Suddenly more than the moment matters, my luggage. What is in there? Mental checklist….nothing. Oh no wait…my ipod! What is wrong with me?! Life, smoke, fire, death, ipod! I can’t take my luggage, too cumbersome, will hold everyone up, I’ll look like a selfish, despicable, materialistic person. Leave the luggage. But I bend down, no-one will notice, unzip the pocket…there it is, put it in my bag, that’s ok, now I can leave the luggage!
Movement, at last, it’s actually happening, I never thought it would. I look at my luggage, leave it.
‘Is that yours?’ ‘Yes but I’m leaving it’. ‘Don’t be silly, you can’t leave it, I’ll carry it’……. Who are you?
The two little policemen are there, with a torch, helping us down. ‘How far is it?’ I say, I thought I’d heard half an hour, I couldn’t cope with that, I don’t know why, I was too weak ‘2 minutes’ they say, I could have kissed them….I know, policemen, but I could have.

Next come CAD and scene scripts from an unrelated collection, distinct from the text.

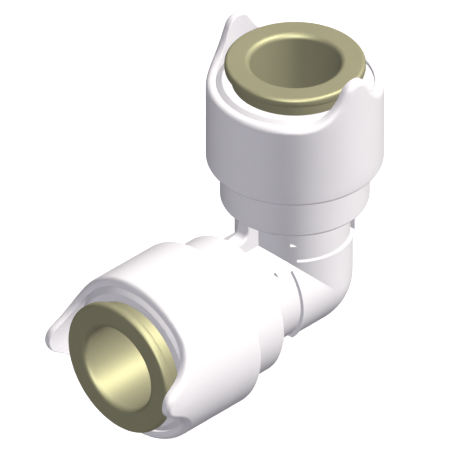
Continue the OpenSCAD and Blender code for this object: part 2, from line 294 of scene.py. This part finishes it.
def grid_faces(rows, columns):
    """Quads that join each point of a grid to the next row and the next column. Rows and columns both close
    on themselves, because every section here is a closed line that goes all the way round its arm."""
    row = np.arange(rows)[:, None]
    column = np.arange(columns)[None, :]
    next_row = (row + 1) % rows
    next_column = (column + 1) % columns
    quads = [row * columns + column, row * columns + next_column,
             next_row * columns + next_column, next_row * columns + column]
    return np.stack(np.broadcast_arrays(*quads), axis=-1).reshape(-1, 4)


def mesh_object(name, points, faces, sharp_angle=35):
    """A closed mesh with welded points, faces outwards, smooth but for edges sharper than the given
    degrees. Its normals follow its large faces, so that a rounded edge doesn't shade the flat next to it."""
    if not np.all(np.isfinite(points)):
        raise ValueError(f"the sizes of {name} don't fit each other")
    mesh = bpy.data.meshes.new(name)
    mesh.from_pydata(points.reshape(-1, 3), [], faces.tolist())
    shape = bmesh.new()
    shape.from_mesh(mesh)
    bmesh.ops.remove_doubles(shape, verts=shape.verts, dist=WELD)
    bmesh.ops.dissolve_degenerate(shape, edges=shape.edges, dist=WELD)
    bmesh.ops.recalc_face_normals(shape, faces=shape.faces)
    open_edges = sum(not edge.is_manifold for edge in shape.edges)
    shape.to_mesh(mesh)
    shape.free()
    if open_edges:
        raise RuntimeError(f"{name} isn't closed: {open_edges} edges don't join two faces")
    mesh.polygons.foreach_set("use_smooth", np.ones(len(mesh.polygons), dtype=bool))
    mesh.set_sharp_from_angle(angle=np.radians(sharp_angle))
    piece = bpy.data.objects.new(name, mesh)
    bpy.context.scene.collection.objects.link(piece)
    piece.modifiers.new("follow large faces", "WEIGHTED_NORMAL").keep_sharp = True
    return piece


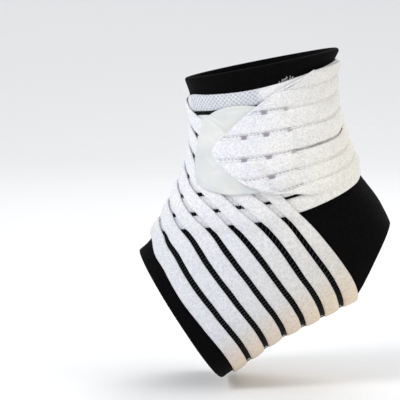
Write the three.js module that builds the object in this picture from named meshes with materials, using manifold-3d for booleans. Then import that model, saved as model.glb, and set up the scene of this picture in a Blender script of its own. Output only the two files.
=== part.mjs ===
// An ankle brace as it sits on a left foot whose heel is lifted and whose toes point down and forward.
// A closed-cell foam sleeve bends around the ankle, open at the leg, at the toes and at the heel.
// One ribbed elastic strap is wound over it in a figure of eight, and its tapered end lies on a hook tab.
// Millimetres, +Z up the leg, toes toward -X, the outer side of the ankle toward -Y,
// with the origin in the middle of the ankle.
import * as THREE from "three";
import * as BufferGeometryUtils from "three/addons/utils/BufferGeometryUtils.js";
import Module from "manifold-3d";

const wasm = await Module();
wasm.setup();

// Overall sizes of the sleeve
const BRACE_LENGTH = 141; // toe end of the foot rim to the back of the heel, along X
const BRACE_HEIGHT = 180; // lowest point of the foot rim to the highest of the leg rim, along Z
const BRACE_WIDTH = 84; // side to side at the foot rim, along Y
const SLEEVE_WALL = 3;
const RIM_ROLL = 1.2; // how far the rounded rim stands beyond the last section
const HEEL_HOLE_DEPTH = 10.8; // how deep the heel is cut off to let the wearer's heel out
const HEEL_CUT_ANGLE = -26.6; // which way the heel hole looks, in degrees above +X

// Sizes of the strap and the hook tab
const STRAP_WIDTH = 80;
const STRAP_THICKNESS = 1.6;
const RIB_COUNT = 7;
const RIB_GAP = 3; // open lane between two ribs
const TAB_LENGTH = 54;
const TAB_WIDTH = 48;
const TAB_THICKNESS = 1.2;
const LAYER_GAP = 0.75; // clearance under each layer of strap and under the tab

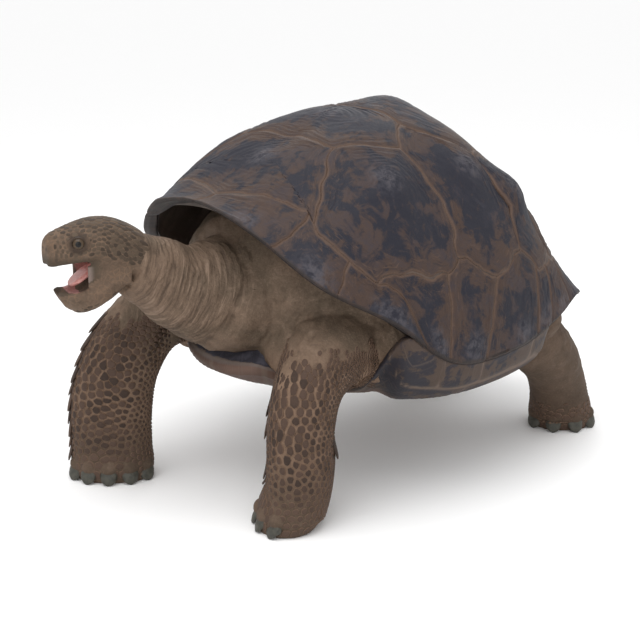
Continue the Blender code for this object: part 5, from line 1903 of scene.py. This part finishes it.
def leg_coats(flesh: Flesh, finish: bpy.types.Material) -> list[bpy.types.Object]:
    """Makes the four limbs' coats and the forelegs' spurs.

    Args:
        flesh: the skin that they grow from.
        finish: their material.

    Returns:
        The objects.
    """
    sheaths = {place: flesh.sheath(place) for place in TOES}
    left = Coat("scales_front_left", sheaths["front_left"], 0.0095, 0.0175, 0.80, 0.355, corner=(0.02, 0.02), seed=11, patches=(
        Patch(0.80, 0.285, 0.024, 0.035, 0.055), Patch(0.82, 0.175, 0.026, 0.035, 0.06), Patch(0.50, 0.20, 0.0085, 0.12, 0.15)))
    right = Coat("scales_front_right", sheaths["front_right"], 0.0105, 0.019, 0.05, 0.365, corner=(0.52, 0.02), seed=12, patches=(
        Patch(-0.07, 0.205, 0.036, 0.03, 0.014), Patch(0.12, 0.20, 0.022, 0.07, 0.05), Patch(0.75, 0.20, 0.009, 0.10, 0.15)))
    made = [left.build(finish), right.build(finish)]
    for number, place in enumerate(("rear_left", "rear_right")):
        patches = (Patch(0.0, 0.045, 0.021, 0.24, 0.014),)
        made.append(Coat(f"scales_{place}", sheaths[place], 0.0105, 0.0125, 0.0, 0.074, rise=0.075, gap=0.12, patches=patches,
                         around=9, seed=13 + number, corner=(0.02 + 0.5 * number, 0.52)).build(finish))
    made.append(Spurs("spurs_front_right", sheaths["front_right"], tuple(
        Spur(0.235 - 0.012 * (k % 2), 0.300 - 0.026 * k, 0.030, 0.030, 0.0045) for k in range(10))).build(finish))
    made.append(Spurs("spurs_front_left", sheaths["front_left"], (
        Spur(0.52, 0.168, 0.030, 0.026, 0.0050), Spur(0.03, 0.235, 0.030, 0.028, 0.0040), Spur(0.02, 0.200, 0.030, 0.028, 0.0040),
        Spur(0.01, 0.110, 0.028, 0.026, 0.0040), Spur(0.03, 0.080, 0.028, 0.026, 0.0040))).build(finish))
    return made


def face_coats(head: Head, finish: bpy.types.Material) -> list[bpy.types.Object]:
    """Makes the plates over the skull and under the jaw.

    Args:
        head: the head.
        finish: their material.

    Returns:
        The objects.
    """
    skull, jaw = (Sheath(rings) for rings in head.parts(0.0010))
    eyes = tuple(tuple(head.eye_at(side)) for side in Side)
    return [
        FaceCoat("plates_skull", skull, 0.0080, 0.0145, 0.25, rise=0.060, gap=0.20, around=10, seed=21, turns=(0.96, 1.54), reach=(0.03, 0.78),
                 eyes=eyes).build(finish),
        FaceCoat("plates_jaw", jaw, 0.0080, 0.0095, 0.75, rise=0.05, gap=0.10, around=9, seed=22, turns=(0.56, 0.94), reach=(0.10, 0.70),
                 corner=(0.52, 0.02)).build(finish),
    ]


def settle(pieces: list[bpy.types.Object], slot: str, nodes: tuple[str, ...] = ()) -> None:
    """Makes pieces ride on the animal and stand for CAD nodes.

    Args:
        pieces: the pieces.
        slot: not used.
        nodes: the nodes that the first one stands for.
    """
    for piece in pieces:
        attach(piece, "root")
        LOG.info("%s: %d points, %d faces", piece.name, len(piece.data.vertices), len(piece.data.polygons))
    if nodes:
        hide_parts(*nodes)


def main() -> None:
    """Builds the animal piece by piece and reports each one."""
    logging.basicConfig(level=logging.INFO, format="%(name)s %(message)s", stream=sys.stdout)
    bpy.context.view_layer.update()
    Studio().build()
    horn, seam = ShellHorn().make(), SeamHorn().make()
    settle(Carapace().build(horn, seam), "carapace", ("carapace",))
    settle([Plastron().build(FloorHorn().make())], "plastron", ("plastron",))
    flesh = Flesh()
    settle([flesh.build(Hide().make())], "skin", FLESH_NODES)
    scales = ScaleHorn().make()
    settle(leg_coats(flesh, scales), "foreleg")
    settle(face_coats(flesh.head, ScaleHorn("face_horn", (0.040, 0.028, 0.020), (0.080, 0.056, 0.038), (0.215, 0.140, 0.090)).make()), "head")
    details = Details()
    settle([details.eyes(EyeGlass().make())], "eye", ("eye_left", "eye_right"))
    settle([details.tongue_piece(Simple("tongue_flesh", (0.42, 0.17, 0.15), (0.50, 0.24, 0.21), 160.0, 0.38, 0.0006, 0.4).make())],
           "tongue", ("tongue",))
    claw = Simple("claw_horn", (0.026, 0.025, 0.018), (0.050, 0.047, 0.034), 110.0, 0.46, 0.0004).make()
    for place, count in CLAWS.items():
        settle([details.claws(place, claw)], "claw", tuple(f"claw_{place}_{number}" for number in range(1, count + 1)))


if __name__ == "__main__":
    main()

We walked along the tracks, the girl who had been shaking like a stick insect was still next to me. Dark tunnel, everyone thinks that must have been the scariest bit, it was euphoria!
‘At least I know I’m crap in a crisis!’ she said, we laughed….’Yea, you can put that on your CV, ‘I’m crap in a crisis!’’ We were out.
Another policeman helped me on to the platform. Guilt, all the way along the tracks, the man with my bags, how could I have let him, they don’t matter, it can all be bought again, nothing in there matters. He emerges out of the tunnel, two heavy bags, the fruits of my late night packing.’ Thank you so much, I feel so guilty, thank you.’ ‘Were you going to the airport?’ ‘No, I’m going to Cornwall’ “Well have a nice week end then’ and he was gone…..British in a crisis to the end!
We walk up the steps and we’re outside, people everywhere, still calm…shock…black faces. We are united in our blackness and we don’t want to leave.